The emergency law also allows for trials of civilians before military tribunals and special state security courts, which lack basic due process protections. Human Rights Watch has monitored a number of trials before state security courts. Judges in these courts routinely fail to investigate allegations of torture properly, dismiss confessions obtained under torture, and do not allow defendants adequate access to lawyers outside the courtroom. For instance, the ongoing trial of 25 defendants accused of membership in a terrorist organization in the so-called “Zeitoun Trial” has been marred by the incommunicado detention of the defendants, lack of access to counsel until the second session of the trial, and confessions allegedly obtained under torture.

The Human Rights Committee, the expert body that monitors state compliance with the International Covenant on Civil and Political Rights (ICCPR) in 2002 expressed concern that Egypt’s “military courts and State security courts have jurisdiction to try civilians accused of terrorism although there are no guarantees of those courts’ independence and their decisions are not subject to appeal before a higher court,” as required by the ICCPR.

“The government has come to rely on state security courts to ensure a decision in line with security agencies’ needs,” Stork said. “All ongoing trials before state security courts should immediately be transferred to regular criminal courts.”

In his speech before parliament on May 11, Prime Minister Nazif was clearly aware of Egypt’s international obligations. He said that “today the government restates [its] commitment to the representatives of the nation to lift the state of emergency as soon as a balanced law is adopted that does not permit the use of extraordinary investigation measures unless necessary to counter terrorism, and then only under complete supervision by the judiciary.”

During the Human Rights Council’s review of Egypt’s human rights record, the government repeatedly stated that it would end the state of emergency as soon as drafting of the counterterrorism law was completed. When Human Rights Watch met with Mufid Shehab, the
Minister of Legal Affairs and Parliamentary Councils, in December 2007, he said that the draft of the counterterrorism law was nearly complete. To date the government has not made public any draft of the counter-terrorism law.

“No law takes four years to draft,” Stork said, “There is clearly a lack of political will to end the state of emergency, which seems to suit those in charge of Egypt’s security services.”

As a party to the ICCPR, Egypt is obliged under article 9 to ensure that there is no arbitrary deprivation of liberty and to provide an effective remedy for violations. Under article 19, it is bound to protect freedom of expression. Limited derogations from these articles are allowed in a state of emergency, but the state of emergency in Egypt does not meet the applicable criteria under international law. In a report on his 2009 visit to Egypt, Martin Scheinin, UN special rapporteur on the promotion and protection of human rights and fundamental freedoms while countering terrorism, said that the emergency law that has been “almost continuously in force for more than 50 years in Egypt is not a state of exceptionality; it has become the norm, which must never be the purpose of a state of emergency.”

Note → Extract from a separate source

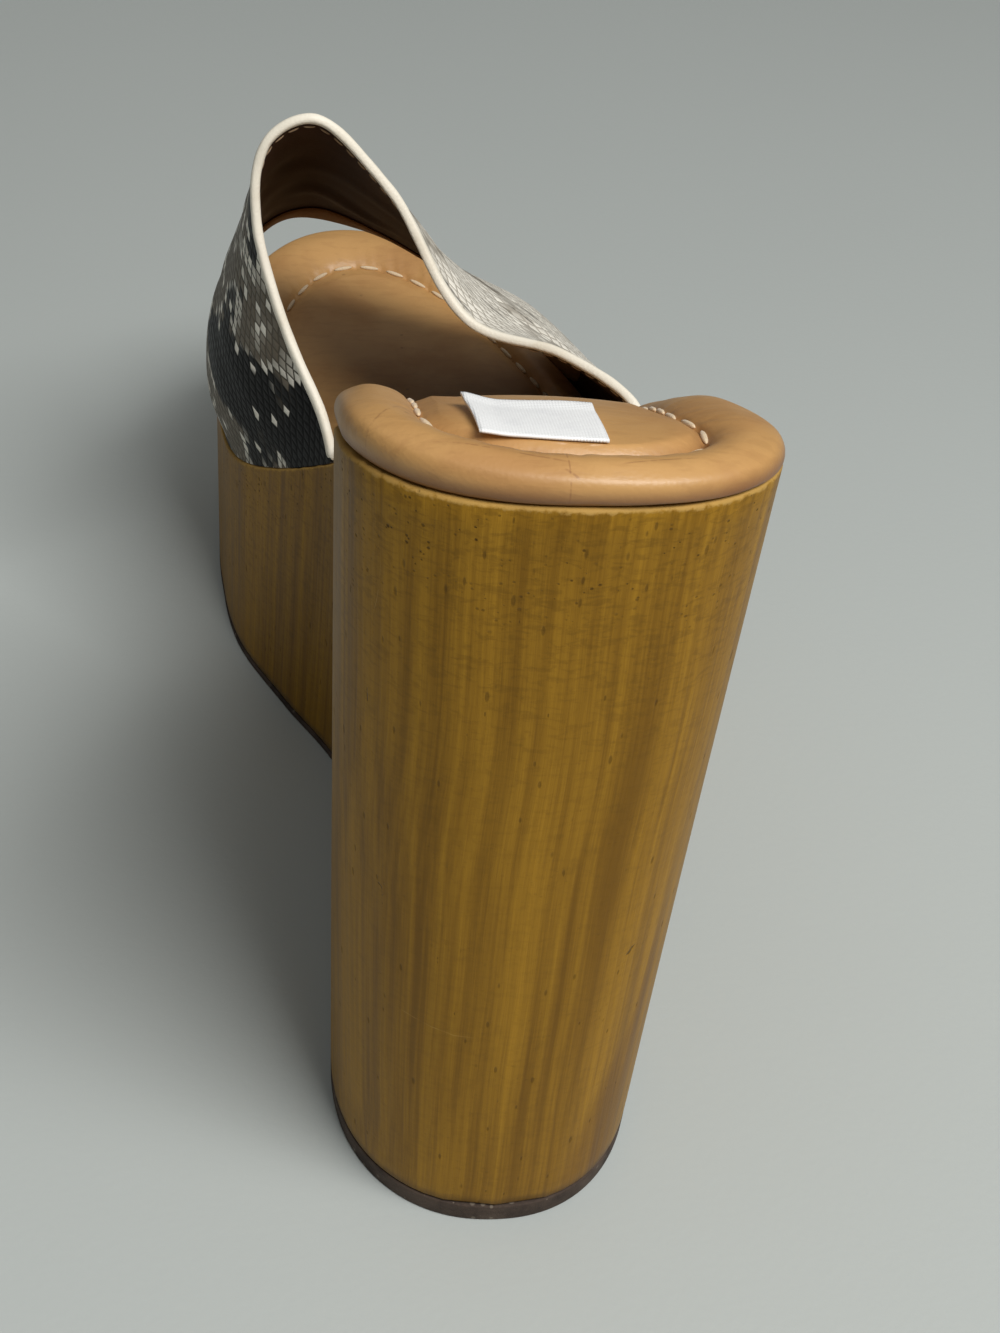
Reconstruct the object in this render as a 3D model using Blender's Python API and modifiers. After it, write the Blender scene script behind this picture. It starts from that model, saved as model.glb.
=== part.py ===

In its interpretation of Article 4 of the ICCPR, which sets out permissible derogations in times of emergency, the UN Human Rights Committee stated that“[m]easures derogating from the provisions of the Covenant must be of an exceptional and temporary nature” and be “limited to the extent strictly required by the exigencies of the situation.” Egypt’s official National Council for Human Rights said in May 2008 that “nothing any longer justifies the extension of the state of emergency, all the more so as Egypt is experiencing a period of stability.”